Notes of a Native Son by James Baldwin
Recommended by NASCO Board Director and ICC Ann Arbor member Julia Selig
In these turbulent times marked by loss and yet full of new and rediscovered drives and passions, I have found sensible, if not outright necessary, for retrospection and, more importantly, introspection. With the blessing and the curse of an eloquence that forces its reader to listen regardless of their racial identity, James Baldwin’s first nonfiction publication Notes of a Native Son allow us to do just that.
A man fervently opposed to the construction or the view of blackness as a monolith was somehow able to accurately write about his own blackness in a way that resonates across the African Diaspora inside and outside of the United States of America. I recommend this for NASCO’s first book of the month so that we sit in the comfort and the pain to think again of the role of identities, family, race, class, responsibility, and hope to name a few. I wish that with Notes of a Native Son we discover and revisit with a more critical lens literary works and narratives that aim to speak or explain our country and our society.

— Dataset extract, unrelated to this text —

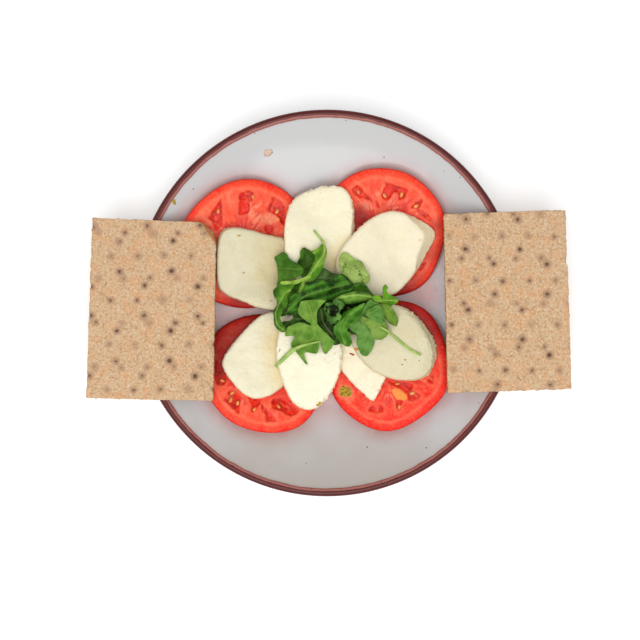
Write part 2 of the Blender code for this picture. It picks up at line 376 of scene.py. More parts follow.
def makePlate():
    bm = bmesh.new()
    chain = [bm.verts.new((radius * mm, 0, height * mm)) for radius, height in plateProfile()]
    edges = [bm.edges.new(pair) for pair in zip(chain, chain[1:])]
    bmesh.ops.spin(bm, geom=chain + edges, cent=(0, 0, 0), axis=(0, 0, 1), angle=math.tau,
                   steps=plate["segments"], use_merge=True)
    bmesh.ops.remove_doubles(bm, verts=bm.verts, dist=1e-6)
    bmesh.ops.recalc_face_normals(bm, faces=bm.faces)
    mesh = meshOf(bm, "stonewarePlate")
    # painted red light bounced from the tomatoes, with painted shade in the gaps: strongest near the tomatoes
    # and in the listed spots
    surfaces = surfacesOf(tomatoes)
    gaps = [[surface.find_nearest(vert.co)[3] / mm for surface in surfaces] for vert in mesh.vertices]
    juice = np.clip(np.exp(-np.array(gaps) / plate["juice"]).sum(1) - plate["leastJuice"], 0, 1)
    upward = [vert.normal.z > 0 for vert in mesh.vertices]  # the painted bounce light and shade stays on the eating side
    carry(mesh, "juice", (juice + nearSpots(corners(mesh), plate["puddles"])) * upward)

    look = Look("stonewareGlaze", {"Coat Roughness": 0.1, "Specular IOR Level": 0.35})
    x, y, z = look.axes()
    radius = (x * x + y * y).root() * 1000
    ragged = look.clouds(7, 3) - 0.5
    edge = radius + ragged * 1.3
    lip = edge.band(119.4, 120.1) * (z * 1000).band(25.5, 27)
    # the pale line along the lip's crest is a painted highlight
    brown = look.paint(plate["redBrown"], (plate["brown"], edge.band(121, 121.8)),
                       (plate["worn"], edge.band(120.1, 120.6) * edge.band(121.4, 120.9) * 0.6),
                       (plate["darkBrown"], look.clouds(2.2, 3, 4).band(0.55, 0.75) * 0.5))
    # painted shade: the glaze turns darker and warmer towards the south side
    southern = (y * 1000 + (look.clouds(38, 2, 1) - 0.5) * 80).band(-55, -112)
    glaze = look.mix(plate["glaze"], plate["warmGlaze"], southern)
    # painted red bounce light and painted shade near the tomatoes
    juice = look.reading("juice") * look.clouds(7, 3, 5).band(0.1, 0.55)
    glaze = look.mix(glaze, plate["juiceTint"], juice, "MULTIPLY")
    speck = look.cells(9).band(0.07, 0.045) * look.clouds(21, 1, 3).band(0.5, 0.56)
    bare = (z * 1000).band(0.9, 0.5)  # the foot stands on bare clay
    colour = look.paint(glaze, (plate["speck"], speck), (brown, lip), (plate["clay"], bare))
    waves = look.clouds(14, 1, 8) * 0.12 + look.clouds(1.4, 2, 2) * 0.012 + lip * 0.08
    look.feed(colour, look.clouds(3, 2, 6) * 0.08 + 0.13 + bare * 0.6 + lip * 0.2, waves, 0.15 - lip * 0.13)
    return addPiece("stonewarePlate", mesh, look, ["plate"])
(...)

For those of you already familiar with Jimmy, I recommend Begin Again: James Baldwin’s America and the Urgent Lessons for Our Own by Eddie S. Glaude Jr. This is a book I am still waiting for in the mail that connects Jimmy’s words, joys, and pains to our contemporary black experience and our racialized society. While you also wait for this book to arrive, I recommend watching Haymarket’s Teach-In of Begin Again presented and discussed by Maya Marshall, Cornel R. West, and author Eddie Glaude.
May this month’s book mark the beginning of a journey filled with purpose or an insightful moment in the journey for our revolution.